A similar view has been taken by the Reserve Bank of Zimbabwe that said it is “recalibrating its monetary policy framework to re-anchor price and exchange rate stability and to boost confidence in the local currency.”
“With effect from April 5, 2024, banks shall convert the current Zimbabwe dollar balances into the new currency which shall be called Zimbabwe Gold (ZiG) to foster simplicity, certainty, and predictability in monetary and financial affairs,” the bank said early this year.
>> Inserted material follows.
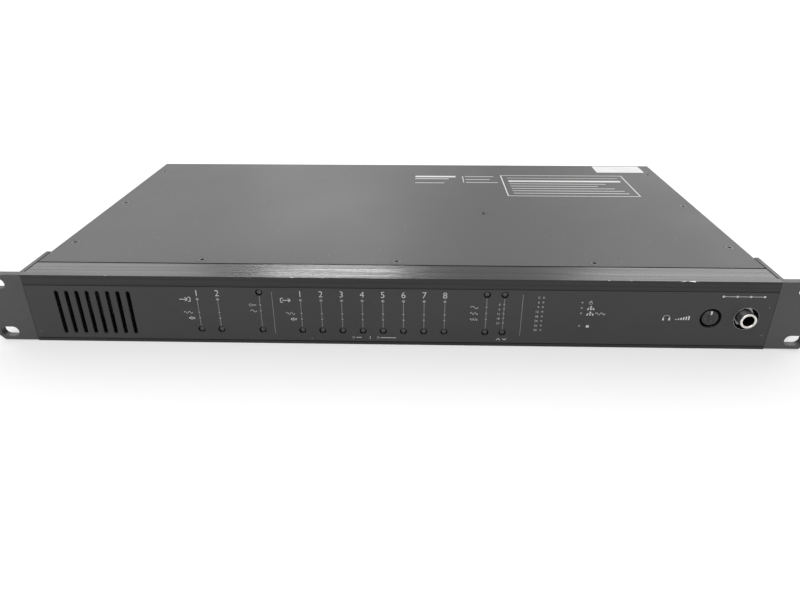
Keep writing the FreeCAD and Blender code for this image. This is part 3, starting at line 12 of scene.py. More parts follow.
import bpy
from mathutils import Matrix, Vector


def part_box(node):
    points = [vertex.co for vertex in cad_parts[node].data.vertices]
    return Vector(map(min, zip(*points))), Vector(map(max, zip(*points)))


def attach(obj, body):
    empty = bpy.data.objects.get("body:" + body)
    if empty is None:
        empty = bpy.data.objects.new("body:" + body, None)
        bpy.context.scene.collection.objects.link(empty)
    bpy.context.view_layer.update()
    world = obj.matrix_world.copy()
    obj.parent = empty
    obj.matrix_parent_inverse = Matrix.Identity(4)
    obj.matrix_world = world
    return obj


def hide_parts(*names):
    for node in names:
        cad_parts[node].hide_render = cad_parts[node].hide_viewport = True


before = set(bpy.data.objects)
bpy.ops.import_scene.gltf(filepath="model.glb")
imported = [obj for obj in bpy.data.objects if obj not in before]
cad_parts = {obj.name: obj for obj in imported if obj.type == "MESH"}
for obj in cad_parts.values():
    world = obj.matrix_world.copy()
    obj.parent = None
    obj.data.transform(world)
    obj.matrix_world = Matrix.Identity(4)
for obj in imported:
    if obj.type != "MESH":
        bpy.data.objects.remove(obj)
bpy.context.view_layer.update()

# %% Tools for the whole lesson
from math import atan2, cos, hypot, pi, radians, sin

import bmesh
import bpy
from mathutils import Matrix, Vector

MM = 0.001
scene = bpy.context.scene

# %% [markdown]
# ## Camera
#
# The camera stands a little above the unit and a little right of its middle, close enough that the ears reach
# both sides of the frame. Its three axes are written out and turned into one matrix, which is surer than
# stacking three angles.

# %% Camera
SENSOR, LENS = 36, 28.77  # width of the sensor and focal length, in mm
CAMERA_SPOT = (0.01219, -0.44732, 0.19848)
camera_data = bpy.data.cameras.new("camera")
camera_data.sensor_width = SENSOR
camera_data.lens = LENS
camera_data.clip_start = 0.01
camera = bpy.data.objects.new("camera", camera_data)
scene.collection.objects.link(camera)
scene.camera = camera

camera_right = Vector((0.99960, 0.02802, -0.00241))
camera_up = Vector((-0.01067, 0.45699, 0.88941))
camera_axes = Matrix((camera_right, camera_up, camera_right.cross(camera_up))).transposed()
camera.matrix_world = Matrix.Translation(CAMERA_SPOT) @ camera_axes.to_4x4()
print("camera at", [round(v, 3) for v in camera.matrix_world.translation])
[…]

Meanwhile, Zimbabwe, with an estimated 1,091 agro-dealers, is yet to come up with a national seed policy as the country still depends on the 2021-2025 national development strategy with AGRA attributing the situation to “a lack of resources.”
The Future Outlook
The future of Zimbabwe’s seed sector looks bright as the government prioritizes increased food production especially if the anticipated favorable rainfall comes.
Currently, the Zimbabwean government is promoting agricultural mechanization and expansion of its irrigation capability to address the frequent droughts hence creating more opportunities for seed manufacturers and suppliers.
Moreover, under the government’s drive to embrace climate smart agricultural practices, seed multiplication has been given priority particularly of drought tolerant crops.
The multiplication according to the Ministry of Agriculture is to be done “through establishment of community seedbanks linked to established private sector seed houses.”
“This will allow for viable sustainable and climate proofed traditional grain seed production at community level, to support the commercialization of drought tolerant crops.”
And as Nzwere, Seed Co. Ltd.’s CEO, says, the future of Zimbabwe’s seed sector lies in the promotion of irrigation farming and the focus of the company and other players in the market is to “equip growers with irrigation infrastructure to ensure stable production amid ongoing climate change challenges.”